I had to fill the real syringe, and then set it off camera, grab the fake one, and jab it into the actor’s neck. Because they were identical, the actor being injected held the fake syringe for me, so once I had set down the real one, I could grab the fake one from him and both of us would know I had the right one.
As this was happening, the pyro team had rigged a strip of spark lights along the back wall of the van. In sequence, they went off one after the other creating noise and white sparks that looked like bullets hitting metal.

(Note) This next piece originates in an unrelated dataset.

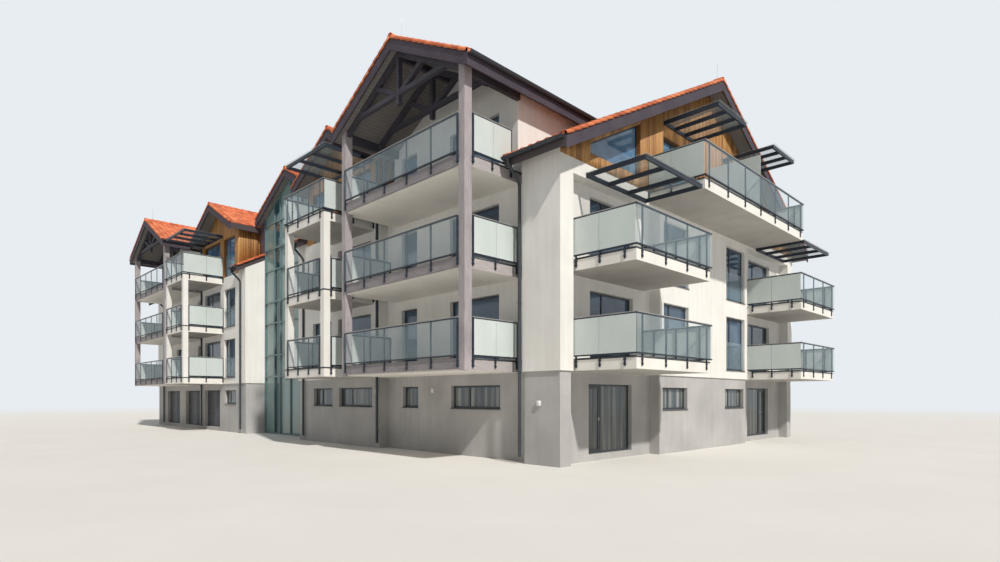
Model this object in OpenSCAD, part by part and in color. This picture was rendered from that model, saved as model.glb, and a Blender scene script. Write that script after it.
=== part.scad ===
// Apartment block with three full storeys and an attic, millimetres, +Z up.
// The body is mirror-symmetric about the stair tower; X runs along the front, Y from front to rear.
// Shapes are drawn with x = 0 at the middle of the tower, y = 0 at the front wall and z = 0 at the
// ground floor, and are shifted so that the origin is the middle of the whole block's underside.

/* [Body] */
// Half the distance between the two end walls
half_len = 18250; // [17950:50:21900]
// Distance between the front and rear walls
body_depth = 17570; // [15800:10:21100]
// Height from one floor to the next
storey = 2800; // [2600:50:3400]
// Thickness of the outer walls
wall_t = 400; // [320:10:480]
// How far the walls run down below the ground floor
base_drop = 200; // [100:10:600]
// Step by which the white walls stand out past the grey ground storey
render_step = 50; // [20:5:80]
// Thickness of the floors inside the walls
floor_t = 250; // [180:10:320]

/* [Roof] */
// Slope of all roofs in degrees
roof_pitch = 27.8; // [25:0.1:31]
// Thickness of the roofs, measured straight up
roof_t = 300; // [200:10:360]
// Overhang of the front and rear eaves
eave_over = 450; // [300:10:600]
// Overhang of the roof past the end walls
verge_over = 530; // [300:10:700]
// Height of the eaves' upper edge above the attic floor
eave_rise = 190; // [150:10:260]
// Thickness of the barge and fascia boards
board_t = 50; // [30:5:80]
// How far a barge board hangs below the roof
board_drop = 90; // [40:10:200]

/* [Front] */
// Half the width of the stair tower recess
tower_half = 2990; // [2700:10:3200]
// Depth of the stair tower recess
tower_depth = 1030; // [700:10:1300]
// Length of the portico bay, from its inner corner to the plain strip
bay_len = 7340; // [7230:10:7430]
// Width of the plain strip between the portico bay and the end wall
corner_strip = 1420; // [1300:10:1800]
// Depth of the portico bay behind the front wall
bay_depth = 390; // [300:10:450]

/* [Right end] */
// Depth of the recesses in the end walls
end_recess = 380; // [300:10:500]
// Width of the corner pillars of the end walls
pillar_w = 580; // [480:10:700]
// Half the width of the end walls' middle part
middle_half = 3535; // [3400:5:3700]
// Projection of the balconies at the right end
end_balcony_d = 1970; // [1700:10:2400]
// Projection of the attic balcony at the right end
top_balcony_d = 1930; // [1500:10:2150]

/* [Balconies] */
// Depth of the slab edges, down from the floor
slab_t = 340; // [280:10:400]
// Projection of the front balconies
front_balcony_d = 1880; // [1500:10:2200]
// Height of the rails above the floor
rail_h = 1120; // [1000:10:1200]
// Thickness of rail posts and handrails
rail_t = 50; // [40:5:60]
// Thickness of the glass in rails, guards and canopies
glass_t = 16; // [12:2:24]

/* [Openings] */
// Height of doors and French windows above the floor
head_h = 2120; // [2000:10:2250]
// Depth of the reveal in front of a window
reveal = 130; // [60:10:180]
// Width of a window frame's members
frame_w = 60; // [50:5:80]
// Depth of a window frame
frame_d = 70; // [60:5:90]
// Angle at which the terrace doors are drawn
door_open = 0; // [0:5:90]

/* [Hidden] */
$fn = 48;
eps = 1;

// Heights
attic_z = 3 * storey;
plinth_top = storey - slab_t;
slope = tan(roof_pitch);
seat_gap = 0.2;
soffit_drop = roof_t + seat_gap;
ridge_y = body_depth / 2;
eave_z = attic_z + eave_rise;
ridge_z = eave_z + (ridge_y + eave_over) * slope;

// Places along the front
bay_end = half_len - corner_strip;
bay_start = bay_end - bay_len;
end_in = half_len - end_recess;
room_end = end_in - wall_t;

// Cross gables: middle, half width at the eaves, eaves height, side wall faces, front edge. The
// dormer keeps its width beside the valley, or narrows where the tower's roof leaves it less
valley_out = 260;
valley_x = bay_start + valley_out;
tower_eave_half = 3500;
dormer_full_hw = 3125;
portico_eave_in = 80;
portico_side_in = [200, 530];
dormer_side_in = 360;
portico_verge_out = 170;
tower_verge_out = 260;
cross_eave_rise = 2520;
tower_eave_rise = 2880;
portico_hw = (bay_end - portico_eave_in - valley_x) / 2;
portico_cx = valley_x + portico_hw;
dormer_hw = min(dormer_full_hw, (valley_x - tower_eave_half) / 2);
dormer_cx = valley_x - dormer_hw;
cross_eave_z = attic_z + cross_eave_rise;
tower_eave_z = attic_z + tower_eave_rise;
portico_wall = [valley_x + portico_side_in[0], bay_end - portico_side_in[1]];
dormer_wall = [dormer_cx - dormer_hw + dormer_side_in, bay_start];
tower_wall = [-tower_half, tower_half];
cheek_t = 250;
portico_verge_y = -front_balcony_d - portico_verge_out;
dormer_verge_y = -550;
tower_verge_y = tower_depth - tower_verge_out;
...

There were a lot of moving pieces involved in this 13-page sequence – and each one essential in pulling it off in a realistic way. The stunts and pyro effects were incredible to witness first hand, and getting to glimpse behind the smoke and mirrors of some of these common and impressive effects helped me to see that there are ways to accomplish realistic effects on a lower budget. Doing some stunts myself, and then seeing the more impressive stunts done by the others was humbling and exhilarating.
It really is magical to see how a sequence like this is shot. What we see up on the screen is one big magic show – we are fooled into believing that what we are seeing is real, and that is the beauty and the magic of filmmaking.